Unlike the Uber drivers who might get sneers from licensed taxi drivers, we are not in competition with clergy who are assigned to parishes. Pastors love us. We are there to help them. When parish priests need to take a day off, or go on vacation, or attend a retreat, or workshop, all those things necessary for a sane, healthy, holy and renewed priesthood, we retirees get called to celebrate Masses. The phone also rings when priests get ill, hospitalized or even when they go on extended sick leaves. If we do not cause any problems for the local priests, we get invited back.
The key to getting a high rating is to do things the way the parish does them. When asked how I want this or that at Mass, my response is, “Whatever you normally do, I will do. I am a guest here!”
The experience of being what I call “Uber Priest” is different from being assigned to a specific parish. This month alone, I have celebrated Masses in seven different churches, missions and chapels in four different parishes. This is in addition to celebrating weekly Eucharist in each of four compounds at a state prison.
Full disclosure: we are compensated when we help in parishes. The diocese sets a remuneration scale for celebrating Masses and hearing confessions, and our gas tanks are also compensated. This helps the retired priests who also receive a pension from the diocese as well as a living allowance. We also have a good health plan. The diocese takes good care of us.

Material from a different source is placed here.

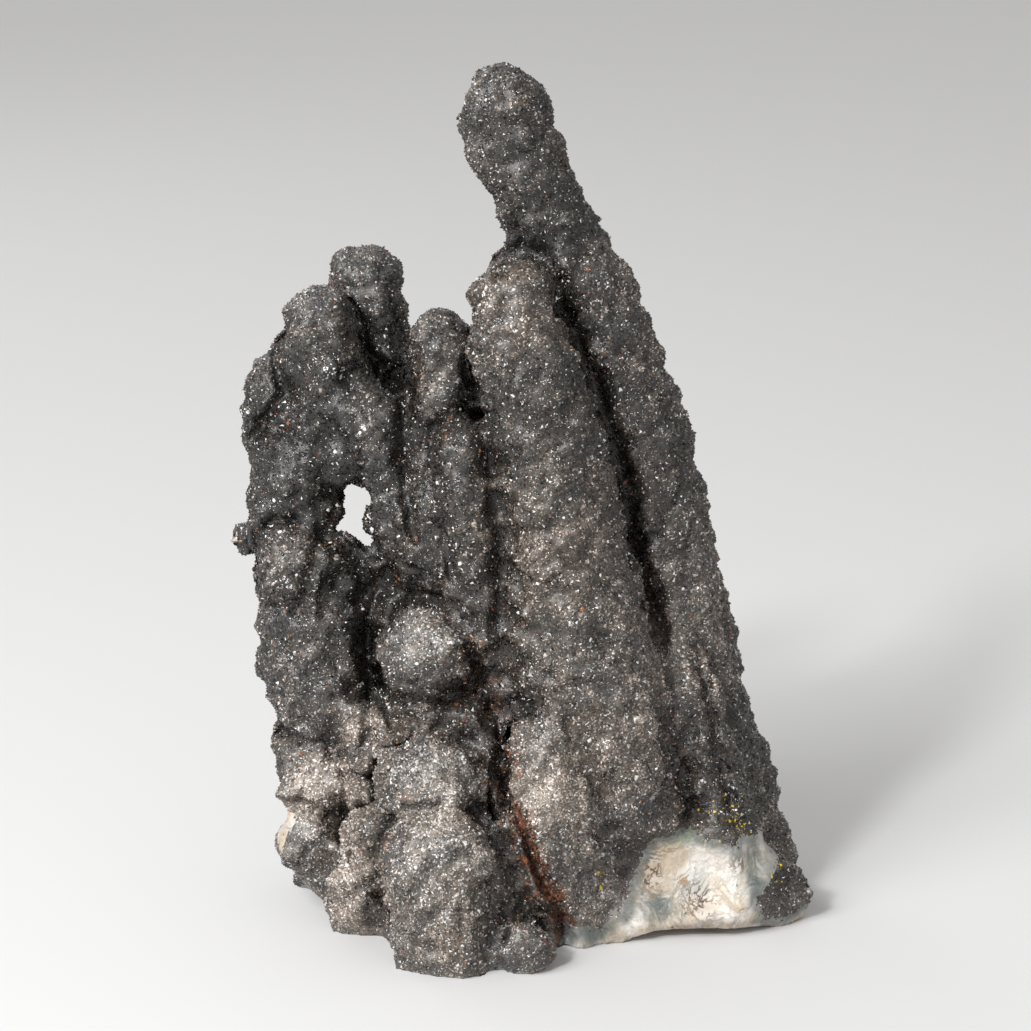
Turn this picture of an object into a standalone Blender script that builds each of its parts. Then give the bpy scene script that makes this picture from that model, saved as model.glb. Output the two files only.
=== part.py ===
import bpy
import bmesh
from mathutils import Matrix, Vector

# A cluster of quartz stalactites grown together on a foot of broken agate, all
# crusted with a druse of small crystals. It is one natural piece, about 305 mm
# tall, 210 mm wide and 120 mm deep, and stands on the flat cut under its foot.
# X runs to the right, Y to the back and Z up. The figures here are millimetres.
# VOXEL is the fineness of the skin, TRIANGLES its facets before the flat cut, DRUSE
# the crust's thickness over the forms, and each SIZE and HEIGHT pair one relief.

MM = 0.001
VOXEL = 1.9
TRIANGLES = 10300
BUMP_SIZE = 10.5
BUMP_HEIGHT = 5.5
SWELL_SIZE = 24.0
SWELL_HEIGHT = 3.2
DRUSE = 0.9
BREAK_SIZE = 16.0
BREAK_HEIGHT = 3.0

# Each finger is a run of stations from its rounded tip down: x, y, z, radius.
FINGERS = {
    "tallest": [
        (-4, 18, 288.5, 14.5), (-3, 18.5, 280, 15), (4, 20, 268, 15.3), (9, 21, 256, 14.5),
        (15, 22, 241, 16.5), (21, 22, 228, 19), (30, 22, 203, 20), (44, 23, 163, 20),
        (54, 25, 118, 20), (62, 27, 78, 20), (70, 28, 40, 21), (75, 29, -8, 22),
    ],
    "front": [
        (-1, -8, 226.5, 13.7), (-0.5, -8, 216, 15.3), (4, -8, 203, 17.5), (8, -7, 190, 19),
        (14, -7, 164, 20), (17, -6, 148, 21), (20, -6, 124, 24), (24, -5, 95, 27),
        (31, -3, 70, 26), (35, -2, 40, 26), (34, 0, -8, 25),
    ],
    "front low lobe": [
        (10, -25, 71, 14), (12, -27, 60, 15.5), (12, -27, 48, 16), (15, -23, 28, 16),
        (19, -17, 10, 15.5), (19, -15, -8, 15),
    ],
    "far right ridge": [
        (63, 34, 124, 8), (69, 36, 100, 10.5), (73, 38, 77, 10.5), (79, 38, 54, 12),
        (85, 36, 31, 13), (89, 32, 12, 14), (92, 28, -8, 14),
    ],
    "narrow right": [
        (59, 5, 98, 8.5), (62, 5, 83, 11), (66, 5, 64, 13), (69, 5, 46, 15),
        (71, 6, 28, 18), (74, 8, -8, 20),
    ],
    "middle": [
        (-26, 14, 207, 11), (-24, 14, 190, 13.5), (-24, 15, 171, 16),
        (-27, 15, 153, 20), (-27, 15, 137, 20), (-23, 14, 117, 15), (-23, 12, 95, 19),
        (-24, 10, 60, 25), (-22, 6, -8, 27),
    ],
    "middle shoulder": [
        (-18, -7, 173.5, 12), (-16, -6, 157, 12.5), (-14, -4, 134, 13),
        (-12, -1, 111, 14), (-11, 3, 80, 14),
    ],
    "rear left": [
        (-53, 47.5, 224, 12), (-53, 47.5, 212, 14.5), (-50, 47, 187, 13.5),
        (-42, 44, 166, 13), (-34, 40, 145, 14), (-30, 36, 110, 18), (-30, 30, 70, 22),
        (-32, 26, -8, 26),
    ],
    "left lobe": [
        (-68, 26, 210.5, 13.5), (-67, 26, 197, 13.8), (-66, 26, 182, 14),
        (-71, 26, 167, 13), (-79, 26, 156, 15.5), (-81, 25, 143, 15),
        (-80, 20, 127, 14), (-73, 20, 108, 20.5), (-70, 20, 91, 22), (-66, 19, 70, 20),
        (-70, 22, 44, 16), (-69, 25, 22, 14), (-62, 26, -8, 12),
    ],
    "left shoulder": [
        (-78, 31, 198, 10.5), (-83, 32, 187, 12.5), (-83, 32, 176, 13), (-80, 28, 165, 14.5),
        (-79, 26, 155, 14),
    ],
    "bridge": [
        (-64, 25, 184, 13), (-52, 21, 180, 13), (-44, 18, 170, 14.5),
        (-38, 16, 156, 14.5), (-36, 15, 144, 15), (-36, 15, 134, 12),
    ],
    "knob": [
        (-30, -9, 101, 15), (-28, -7, 88, 12.5), (-24, -5, 78, 16), (-25, -5, 62, 17),
    ],
    "low dome": [
        (-31, -20, 50, 17), (-32, -20, 36, 17), (-30, -20, 18, 17), (-28, -20, -8, 17),
    ],
    "front foot": [
        (-27, -41, 30, 16.5), (-26, -41, 20, 17), (-24, -40, 8, 18), (-23, -40, -8, 17.5),
    ],
    "front foot side": [
        (-10, -25, 37, 11), (-9, -27, 22, 11.5), (-8, -31, 6, 11), (-8, -31, -8, 11),
    ],
    "dark column": [(3, -20, 19, 9.5), (4, -19, 8, 10), (4, -19, -8, 10)],
    "left foot": [
        (-50, -17, 40, 10.5), (-52, -13, 25, 12), (-56, -8, 9, 11), (-57, -4, -8, 10),
    ],
    "rear tall": [(2, 44, 152, 12), (4, 43, 128, 15), (8, 42, 90, 18), (14, 38, -8, 24)],
    "rear short": [(40, 50, 104, 11), (42, 48, 84, 14), (46, 46, 50, 17), (50, 40, -8, 22)],
    "rear low": [(-52, 46, 110, 11), (-54, 46, 84, 15), (-55, 42, 40, 18), (-52, 38, -8, 20)],
    "rear left low": [(-72, 38, 66, 9), (-72, 37, 50, 11), (-70, 36, 22, 13), (-68, 34, -8, 13)],
}

# Single rounded lobes: x, y, z and the three half widths.
LOBES = {
    "front finger bump": (11, -21, 139, 11, 9, 10),
    "knob head": (-30.5, -11, 102.5, 18, 15.5, 16),
    "low dome head": (-30.5, -24, 59, 20, 14.5, 18.5),
    "front foot head": (-27.5, -43, 38, 19.5, 15.5, 18),
    "crevice lobe": (-1, -9, 88, 7, 7, 9),
    "knob side": (-14, -4, 98, 8, 7, 9),
    "small dome": (-12, -13, 68, 9, 9, 11),
    "crevice step": (-2, -12, 52, 8, 9, 15),
    "left of dome": (-51, -3, 70, 10, 10, 11),
    "left foot top lobe": (-71, 9, 49, 14, 13, 14),
    "left foot low lobe": (-73, 5, 27, 12.5, 12, 13),
    "hollow back": (-42, 17, 106, 12, 11, 20),
    "small front knob": (3, -46, 7, 10, 10, 10),
    "left edge knob": (-95, 32, 133, 6, 6, 6),
    "hole sill": (-61, 19, 125, 12, 11, 12.5),
    "hole sill end": (-49, 18, 126, 9, 8, 8.5),
    "hole lintel": (-59, 23, 167, 13, 12, 12),
    "hole side": (-72, 24, 147, 10, 10, 11),
    "white spot lobe": (-78, 10, 128, 15, 12, 13),
    "rear ledge": (-1, 24, 233, 8, 7, 6),
    "root": (-4, 20, 6, 70, 32, 36),
    "right foot": (64, 2, 8, 36, 24, 28),
    "right tip": (92, 2, 7, 14, 12, 14),
    "narrow right foot": (68, -2, 28, 18, 17, 17),
    "left column root": (-62, 18, 24, 18, 18, 34),
}

# Pieces that broke away: x, y, z, the three half widths and the tilt about X.
SCOOPS = {
    "broken face": (63, -40, 24, 38, 27, 22, 0.3),
    "arch": (66, -18, -24, 60, 42, 27.5, 0.0),
    "under hollow": (-8, 12, -26, 50, 28, 33, 0.0),
    "left undercut": (-88, 10, -7, 27, 24, 16, 0.0),
}


def clear_scene():
    for old in list(bpy.data.objects):
        bpy.data.objects.remove(old, do_unlink=True)


def finger_mesh(name, stations):
    curve = bpy.data.curves.new(name, "CURVE")
    curve.dimensions = "3D"
    curve.resolution_u = 5
    curve.bevel_depth = MM
    curve.bevel_resolution = 6
    curve.use_fill_caps = True
    spline = curve.splines.new("BEZIER")
    spline.bezier_points.add(len(stations) - 1)
    spline.radius_interpolation = "CARDINAL"
    for point, (x, y, z, radius) in zip(spline.bezier_points, stations):
        point.co = Vector((x, y, z)) * MM
        point.radius = radius
        point.handle_left_type = "AUTO"
        point.handle_right_type = "AUTO"
    holder = bpy.data.objects.new(name, curve)
    bpy.context.collection.objects.link(holder)
    bpy.context.view_layer.update()
    ready = holder.evaluated_get(bpy.context.evaluated_depsgraph_get())
    mesh = bpy.data.meshes.new_from_object(ready)
    bpy.data.objects.remove(holder, do_unlink=True)
    return mesh


def add_ball(bm, centre, half_widths, tilt=0.0, detail=3):
    place = Matrix.Translation(Vector(centre) * MM)
    turn = Matrix.Rotation(tilt, 4, "X")
    size = Matrix.Diagonal((*[w * MM for w in half_widths], 1.0))
    bmesh.ops.create_icosphere(
        bm, subdivisions=detail, radius=1.0, matrix=place @ turn @ size)


def grown_forms():
    bm = bmesh.new()
    for name, stations in FINGERS.items():
        bm.from_mesh(finger_mesh(name, stations))
        x, y, z, radius = stations[0]
        add_ball(bm, (x, y, z), (radius, radius, radius))
    for x, y, z, wide, deep, high in LOBES.values():
        add_ball(bm, (x, y, z), (wide, deep, high))
    mesh = bpy.data.meshes.new("druzy_stalactite_cluster")
    bm.to_mesh(mesh)
    bm.free()
    return mesh


def cutter(name, bm):
    mesh = bpy.data.meshes.new(name)
    bm.to_mesh(mesh)
    bm.free()
    obj = bpy.data.objects.new(name, mesh)
    bpy.context.collection.objects.link(obj)
    obj.hide_render = True
    obj.display_type = "WIRE"
    return obj


def scoop_cutter(name, centre, half_widths, tilt):
    bm = bmesh.new()
    add_ball(bm, centre, half_widths, tilt, 4)
    obj = cutter(name, bm)
    displace(obj, "rough break", texture(name, "CLOUDS", BREAK_SIZE), BREAK_HEIGHT, 0.5)
    return obj


def floor_cutter():
    bm = bmesh.new()
    size = Matrix.Diagonal((0.6, 0.6, 0.2, 1.0))
    place = Matrix.Translation((0.0, 0.0, -0.1))
    bmesh.ops.create_cube(bm, size=1.0, matrix=place @ size)
    return cutter("floor", bm)


def texture(name, kind, size):
    tex = bpy.data.textures.new(name, type=kind)
    tex.noise_scale = size * MM
    return tex


def displace(obj, name, tex, height, middle):
    mod = obj.modifiers.new(name, "DISPLACE")
    mod.texture = tex
    mod.texture_coords = "LOCAL"
    mod.strength = height * MM
    mod.mid_level = middle
    return mod


def subtract(obj, name, tool):
    mod = obj.modifiers.new(name, "BOOLEAN")
    mod.operation = "DIFFERENCE"
    mod.solver = "EXACT"
    mod.object = tool
    return mod


def settle(obj):
    bpy.context.view_layer.update()
    ready = obj.evaluated_get(bpy.context.evaluated_depsgraph_get())
    mesh = bpy.data.meshes.new_from_object(ready)
    obj.modifiers.clear()
    obj.data = mesh
    return obj


def keep_largest(obj):
    bm = bmesh.new()
    bm.from_mesh(obj.data)
    bm.verts.ensure_lookup_table()
    seen = set()
    groups = []
    for start in bm.verts:
        if start.index in seen:
            continue
        seen.add(start.index)
        group = [start]
        for vert in group:
            for edge in vert.link_edges:
                other = edge.other_vert(vert)
                if other.index not in seen:
                    seen.add(other.index)
                    group.append(other)
        groups.append(group)
    groups.sort(key=len)
    for group in groups[:-1]:
        bmesh.ops.delete(bm, geom=group, context="VERTS")
    bm.to_mesh(obj.data)
    bm.free()


clear_scene()

cluster = bpy.data.objects.new("druzy_stalactite_cluster", grown_forms())
bpy.context.collection.objects.link(cluster)

# The forms melt into one skin, which then swells and knobs like a druse.
melt = cluster.modifiers.new("grown together", "REMESH")
melt.mode = "VOXEL"
melt.voxel_size = VOXEL * MM
displace(cluster, "druse", None, DRUSE, 0.0)
displace(cluster, "swell", texture("swell", "CLOUDS", SWELL_SIZE), SWELL_HEIGHT, 0.5)
displace(cluster, "bumps", texture("bumps", "VORONOI", BUMP_SIZE), -BUMP_HEIGHT, 0.45)
settle(cluster)

# The scoops take the broken face, the arch beneath it and the hollows below.
cutters = []
for scoop_name, (x, y, z, wide, deep, high, tilt) in SCOOPS.items():
    cutters.append(scoop_cutter(scoop_name, (x, y, z), (wide, deep, high), tilt))
    subtract(cluster, scoop_name, cutters[-1])
settle(cluster)
again = cluster.modifiers.new("even skin", "REMESH")
again.mode = "VOXEL"
again.voxel_size = VOXEL * MM
settle(cluster)
keep_largest(cluster)

# The skin is thinned to flat facets and cut flat where it rests.
facets = sum(len(face.vertices) - 2 for face in cluster.data.polygons)
thin = cluster.modifiers.new("facets", "DECIMATE")
thin.ratio = TRIANGLES / facets
cutters.append(floor_cutter())
subtract(cluster, "cut flat", cutters[-1])
settle(cluster)
keep_largest(cluster)

for tool in cutters:
    bpy.data.objects.remove(tool, do_unlink=True)

# The origin moves to the middle of the outline on the floor.
corners = [vert.co for vert in cluster.data.vertices]
middle_x = (min(c.x for c in corners) + max(c.x for c in corners)) / 2
middle_y = (min(c.y for c in corners) + max(c.y for c in corners)) / 2
cluster.data.transform(Matrix.Translation((-middle_x, -middle_y, 0)))

quartz = bpy.data.materials.new("smoky druse quartz")
quartz.use_nodes = True
shader = quartz.node_tree.nodes["Principled BSDF"]
shader.inputs["Base Color"].default_value = (0.105, 0.095, 0.088, 1.0)
shader.inputs["Roughness"].default_value = 0.35
shader.inputs["Metallic"].default_value = 0.0
cluster.data.materials.clear()
cluster.data.materials.append(quartz)
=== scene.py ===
import math

import bpy
import numpy as np
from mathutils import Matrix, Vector, noise
from mathutils.bvhtree import BVHTree
from mathutils.kdtree import KDTree


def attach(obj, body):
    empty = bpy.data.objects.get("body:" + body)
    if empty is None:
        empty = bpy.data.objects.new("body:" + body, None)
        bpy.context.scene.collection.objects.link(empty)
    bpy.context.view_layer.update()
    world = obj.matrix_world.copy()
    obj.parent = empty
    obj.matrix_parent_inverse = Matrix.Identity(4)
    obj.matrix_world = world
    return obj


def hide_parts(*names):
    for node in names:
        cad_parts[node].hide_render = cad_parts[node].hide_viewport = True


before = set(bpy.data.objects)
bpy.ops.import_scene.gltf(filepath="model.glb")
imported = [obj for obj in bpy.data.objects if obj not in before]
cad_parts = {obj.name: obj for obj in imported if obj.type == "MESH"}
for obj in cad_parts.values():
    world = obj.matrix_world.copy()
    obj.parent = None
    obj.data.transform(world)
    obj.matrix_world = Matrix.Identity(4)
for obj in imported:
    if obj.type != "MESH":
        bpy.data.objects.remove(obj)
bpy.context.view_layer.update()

# The growth skin: the chalcedony that the fingers are made of, just under the druse.
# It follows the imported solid, with its seams drawn in and its surface knobbed like a
# cauliflower, and shows only as dark stone in the gaps between the crystals.
# Places, reaches, widths and depths are in mm, in the frame's own axes.
MM = 0.001
NODE = "druzy_stalactite_cluster"
SKIN_VOXEL = 1.75 * MM
SKIN_ROUNDING = 3
BROAD_ROUNDING = 60
SEAM_DEPTH_SHARE = 1.5
SEAM_DEPTH_LIMIT = 8.0 * MM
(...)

There is an advantage to proclaiming God’s word to a known community. When we are preaching and can see the faces of our parishioners and know many of their stories —the joys, the hardships, the challenges, the blessings, the pains. We feel the connection of the Scriptures to real life. When I visit other parishes, I may know some of the faces and situations but, for the most part, the people in front of me are strangers.
Since we visiting priests are not “in charge,” as we listen to concerns of parishioners after Mass about the parish, we are able to smile and say, “Be sure to call the office and let the pastor know about that.”
After all, there has to be some benefit in the so-called Golden Years!
In every parish I visit, I meet the dedicated people who, along with all the other liturgical ministers, work behind the scenes as sacristans and coordinators. We Uber Priests love them. They are the ones who welcome us, direct us and help us know when gifts are presented, when collections are taken, when announcements are made — all the little things that a presiding celebrant needs to know for good liturgy without distractions and confusion.
So, if you see a retired diocesan priest visiting in your parish, he probably has a big smile on his face since it’s a joy to be able to be of service and to be part of, if only for a short period of time, your thriving parish community.
Father Aigner is in residence at St. Francis de Sales Church in Salisbury, Md.